Melissa is praised for using habaneros with restraint, but was also reminded that she was a bit frantic in the live demo challenge. Symon says she needs to prove that she can be the expert. Melissa defends herself by saying she'll have instant credibility with moms and housewives because she's one herself. She's pretty intense when she says this.

Finally Debbie is re-scolded for missing the capers. She attempts to lie her way out of it again but Fogelstein reminds her she's already tried that tactic. When accused of regularly trying to not be totally accountable, Debbie turns on the waterworks and acts hurt. The judges are unmoved.

After the criticism, Fogelstein announces that Michael LaDuke liked Jeffrey's dish best and that a version of it will be featured on the menu at Red Lobster. The three female wannabes all give a sigh of relief and offer condolences to their comrade.

Jeff is safe, but one of the girls has to go.

It's pretty obvious that they were least-pleased with Jamika this week, so it's no real surprise that she was cut. She's been hot and cold the whole time, and it's a wonder she made it this far.

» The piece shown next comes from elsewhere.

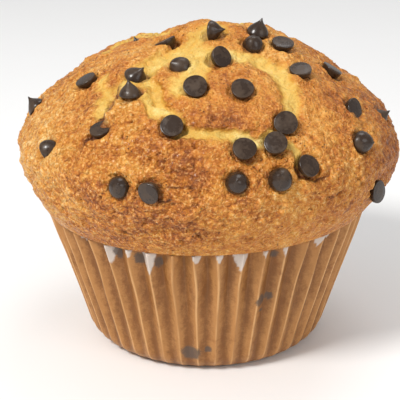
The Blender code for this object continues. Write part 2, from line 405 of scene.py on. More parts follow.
@dataclass(frozen=True)
class ChocolateFinish(Finish):
    """Dark chocolate with a satin skin, dulled in places by handling."""

    dark: Colour = srgb(47, 33, 23)
    dulled: Colour = srgb(64, 48, 34)

    def dress(self, bench: Bench) -> dict[str, Wire]:
        """A dull film that comes and goes over the dark, and a slightly uneven skin."""
        place = bench.place()
        film = bench.grain(place, 3.2 * MM, 2.0)
        rubbed = bench.grain(place, 0.6 * MM, 2.0)
        cover = (film + (rubbed - 0.5) * 0.5).step(0.42, 0.68)
        dents = bench.grain(place, 1.1 * MM, 2.0) * 0.7 + rubbed * 0.3
        return {
            "Base Color": cover.blend(self.dark, self.dulled),
            "Roughness": 0.24 + cover * 0.2,
            "Normal": bench.bump(dents, 0.12 * MM, 0.5),
        }


@dataclass(frozen=True)
class TableFinish(Finish):
    """The pale table."""

    colour: Colour = (0.9, 0.9, 0.9)

    def dress(self, bench: Bench) -> dict[str, Wire]:
        """A faint mottle."""
        mottle = bench.grain(bench.place(), 60 * MM)
        return {"Base Color": mottle.blend(self.colour, tuple(0.98 * c for c in self.colour))}


# ---------------------------------------------------------------- shapes


@dataclass(frozen=True)
class Swelling:
    """A broad lump or hollow of the crown: where, how wide in degrees and how high."""

    azimuth: float
    lean: float
    spread: float
    height: float

    def share(self, directions: np.ndarray) -> np.ndarray:
        """How much of it there is in each direction, from 0 to 1."""
        middle = rays(np.array(self.azimuth), np.array(self.lean))
        away = np.degrees(np.arccos(np.clip(directions @ middle, -1.0, 1.0)))
        return np.exp(-(away / self.spread) ** 2)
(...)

Next week - the three remaining wannabes battle to the death! Well, one can dream.


bernal_vernal said...

I was waiting for pictures of Tim Gunn and Andre to make a guest appearance in your recap!

Miss Ginger Grant said...

I'm sure Jeffrey's dish will be delish when it comes out of the wood-fired microwaves in the kitchens of our local Redlobsterbucks.

loretta said...

I loved it when Susie said Cuckoo! and I think my favorite part was they confronted Debbie about not being completely honest and she tried to pull out the waterworks brigade. I'm glad the judges didn't buy it for a second. You can totally tell that Bob and Bobby don't like Debbie for the running at all.